GIVEN INSTRUCTION:
Among the entries below, please repeat exactly and only the lines from the line containing "Keep writing the" to the line containing "obj.parent = empty", both lines included.

— begin ENTRIES SUPPLIED —

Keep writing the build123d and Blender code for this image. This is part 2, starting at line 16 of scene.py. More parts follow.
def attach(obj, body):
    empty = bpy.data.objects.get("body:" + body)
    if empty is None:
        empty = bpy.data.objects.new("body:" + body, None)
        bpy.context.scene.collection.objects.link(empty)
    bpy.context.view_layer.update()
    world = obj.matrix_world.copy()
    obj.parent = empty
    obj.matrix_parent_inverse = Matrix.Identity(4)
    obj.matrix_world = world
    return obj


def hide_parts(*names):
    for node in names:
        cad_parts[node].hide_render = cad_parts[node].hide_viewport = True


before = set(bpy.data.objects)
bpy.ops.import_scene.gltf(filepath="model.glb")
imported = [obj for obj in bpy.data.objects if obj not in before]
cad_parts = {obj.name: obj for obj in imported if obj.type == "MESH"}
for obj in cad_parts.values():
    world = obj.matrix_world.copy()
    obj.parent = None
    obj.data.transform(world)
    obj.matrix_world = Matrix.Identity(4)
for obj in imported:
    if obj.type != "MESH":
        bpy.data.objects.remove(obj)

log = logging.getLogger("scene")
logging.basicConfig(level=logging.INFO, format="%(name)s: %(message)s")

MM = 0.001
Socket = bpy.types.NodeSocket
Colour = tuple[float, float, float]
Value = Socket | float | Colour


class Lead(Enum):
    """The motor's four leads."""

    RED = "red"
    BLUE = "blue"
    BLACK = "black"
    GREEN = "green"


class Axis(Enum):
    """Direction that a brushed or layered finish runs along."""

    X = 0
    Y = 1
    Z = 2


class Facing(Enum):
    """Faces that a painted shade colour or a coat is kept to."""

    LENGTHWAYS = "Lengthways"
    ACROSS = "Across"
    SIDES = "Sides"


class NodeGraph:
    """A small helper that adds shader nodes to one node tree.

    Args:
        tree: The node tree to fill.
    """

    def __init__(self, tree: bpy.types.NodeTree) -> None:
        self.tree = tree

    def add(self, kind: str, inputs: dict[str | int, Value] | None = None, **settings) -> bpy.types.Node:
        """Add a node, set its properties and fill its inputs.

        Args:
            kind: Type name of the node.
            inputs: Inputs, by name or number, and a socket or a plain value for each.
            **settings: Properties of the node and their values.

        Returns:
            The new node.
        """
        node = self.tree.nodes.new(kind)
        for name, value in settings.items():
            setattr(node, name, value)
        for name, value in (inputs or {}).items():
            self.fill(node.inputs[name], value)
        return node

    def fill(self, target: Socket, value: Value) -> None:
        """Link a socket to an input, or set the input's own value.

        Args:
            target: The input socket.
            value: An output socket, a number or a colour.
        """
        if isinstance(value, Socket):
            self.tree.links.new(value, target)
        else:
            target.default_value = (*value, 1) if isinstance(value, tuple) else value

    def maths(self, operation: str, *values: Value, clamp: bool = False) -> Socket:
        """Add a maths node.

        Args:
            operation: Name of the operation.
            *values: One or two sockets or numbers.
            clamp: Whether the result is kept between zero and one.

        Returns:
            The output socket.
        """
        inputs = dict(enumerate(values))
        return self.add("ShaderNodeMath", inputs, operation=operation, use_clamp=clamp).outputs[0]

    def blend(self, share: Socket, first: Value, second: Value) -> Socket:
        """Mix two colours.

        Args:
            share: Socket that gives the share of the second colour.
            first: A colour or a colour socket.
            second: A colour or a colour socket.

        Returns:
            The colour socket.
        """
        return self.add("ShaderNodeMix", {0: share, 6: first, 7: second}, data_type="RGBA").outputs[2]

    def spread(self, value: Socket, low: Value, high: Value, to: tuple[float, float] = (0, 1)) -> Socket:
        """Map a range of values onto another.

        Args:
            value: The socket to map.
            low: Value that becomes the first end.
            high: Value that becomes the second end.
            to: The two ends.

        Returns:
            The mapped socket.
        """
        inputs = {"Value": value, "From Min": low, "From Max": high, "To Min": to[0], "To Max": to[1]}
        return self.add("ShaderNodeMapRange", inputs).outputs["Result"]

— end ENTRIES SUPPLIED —
— begin ENTRIES SUPPLIED —

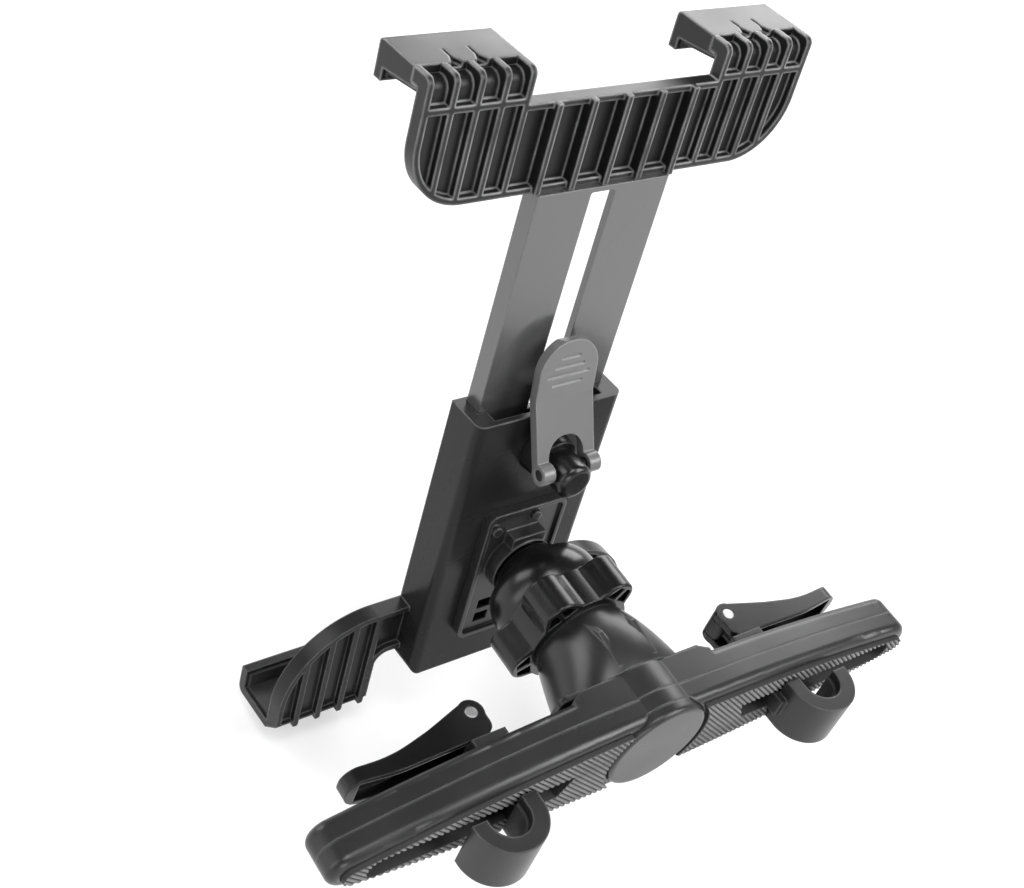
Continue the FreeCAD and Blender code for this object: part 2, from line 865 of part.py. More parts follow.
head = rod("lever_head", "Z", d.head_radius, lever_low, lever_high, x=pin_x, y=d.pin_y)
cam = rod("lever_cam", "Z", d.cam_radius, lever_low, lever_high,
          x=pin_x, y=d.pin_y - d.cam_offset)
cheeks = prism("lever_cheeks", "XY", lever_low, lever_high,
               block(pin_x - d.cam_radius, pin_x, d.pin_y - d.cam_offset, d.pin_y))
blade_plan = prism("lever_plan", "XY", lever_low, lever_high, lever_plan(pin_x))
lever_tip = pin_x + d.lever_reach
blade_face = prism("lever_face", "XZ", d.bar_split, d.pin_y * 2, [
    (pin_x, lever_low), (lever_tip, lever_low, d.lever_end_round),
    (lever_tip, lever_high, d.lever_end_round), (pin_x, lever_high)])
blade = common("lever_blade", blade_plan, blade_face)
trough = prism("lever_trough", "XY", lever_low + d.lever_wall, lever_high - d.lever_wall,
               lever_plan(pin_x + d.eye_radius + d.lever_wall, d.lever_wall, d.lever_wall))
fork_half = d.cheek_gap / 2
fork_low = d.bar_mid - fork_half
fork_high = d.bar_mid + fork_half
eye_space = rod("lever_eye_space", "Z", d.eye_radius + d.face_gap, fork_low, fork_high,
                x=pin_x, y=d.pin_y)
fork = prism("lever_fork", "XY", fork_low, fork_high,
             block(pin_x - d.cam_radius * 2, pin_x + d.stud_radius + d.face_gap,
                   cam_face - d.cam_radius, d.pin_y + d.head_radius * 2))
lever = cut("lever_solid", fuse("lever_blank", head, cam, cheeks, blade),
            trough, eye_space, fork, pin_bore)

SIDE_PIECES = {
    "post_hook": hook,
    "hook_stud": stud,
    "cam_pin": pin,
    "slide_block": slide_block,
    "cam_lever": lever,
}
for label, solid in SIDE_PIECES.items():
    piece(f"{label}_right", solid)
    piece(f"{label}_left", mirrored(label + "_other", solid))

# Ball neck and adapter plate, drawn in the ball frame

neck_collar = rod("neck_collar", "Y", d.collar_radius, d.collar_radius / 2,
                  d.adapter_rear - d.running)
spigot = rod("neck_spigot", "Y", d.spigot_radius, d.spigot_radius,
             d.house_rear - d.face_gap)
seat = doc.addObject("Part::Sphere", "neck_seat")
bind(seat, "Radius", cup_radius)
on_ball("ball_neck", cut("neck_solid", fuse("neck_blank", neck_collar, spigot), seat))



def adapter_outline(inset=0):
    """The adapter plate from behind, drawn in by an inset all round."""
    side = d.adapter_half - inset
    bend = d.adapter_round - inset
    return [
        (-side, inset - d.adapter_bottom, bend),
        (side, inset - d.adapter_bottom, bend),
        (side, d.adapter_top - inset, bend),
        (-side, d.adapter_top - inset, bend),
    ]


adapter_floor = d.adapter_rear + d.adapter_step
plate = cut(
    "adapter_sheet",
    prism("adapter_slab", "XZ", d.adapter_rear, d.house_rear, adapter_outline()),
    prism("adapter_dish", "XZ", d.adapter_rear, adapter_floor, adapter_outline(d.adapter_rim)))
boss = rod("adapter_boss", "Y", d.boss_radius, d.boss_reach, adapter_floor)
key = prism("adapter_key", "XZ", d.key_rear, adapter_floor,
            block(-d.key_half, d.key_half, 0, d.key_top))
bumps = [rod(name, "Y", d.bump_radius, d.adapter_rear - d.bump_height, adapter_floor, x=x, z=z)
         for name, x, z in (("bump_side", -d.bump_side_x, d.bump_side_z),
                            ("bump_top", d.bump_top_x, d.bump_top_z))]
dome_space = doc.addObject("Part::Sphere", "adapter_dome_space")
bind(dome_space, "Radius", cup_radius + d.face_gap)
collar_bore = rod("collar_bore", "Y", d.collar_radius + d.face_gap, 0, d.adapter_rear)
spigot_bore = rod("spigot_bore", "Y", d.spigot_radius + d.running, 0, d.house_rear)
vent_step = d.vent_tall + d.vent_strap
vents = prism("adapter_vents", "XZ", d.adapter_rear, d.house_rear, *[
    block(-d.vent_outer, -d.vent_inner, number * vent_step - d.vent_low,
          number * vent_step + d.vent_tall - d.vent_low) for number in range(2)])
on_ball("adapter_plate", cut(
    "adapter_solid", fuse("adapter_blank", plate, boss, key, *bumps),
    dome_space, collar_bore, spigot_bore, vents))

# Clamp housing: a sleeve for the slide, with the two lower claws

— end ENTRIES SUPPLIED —

TASK OUTPUT:
Keep writing the build123d and Blender code for this image. This is part 2, starting at line 16 of scene.py. More parts follow.
def attach(obj, body):
    empty = bpy.data.objects.get("body:" + body)
    if empty is None:
        empty = bpy.data.objects.new("body:" + body, None)
        bpy.context.scene.collection.objects.link(empty)
    bpy.context.view_layer.update()
    world = obj.matrix_world.copy()
    obj.parent = empty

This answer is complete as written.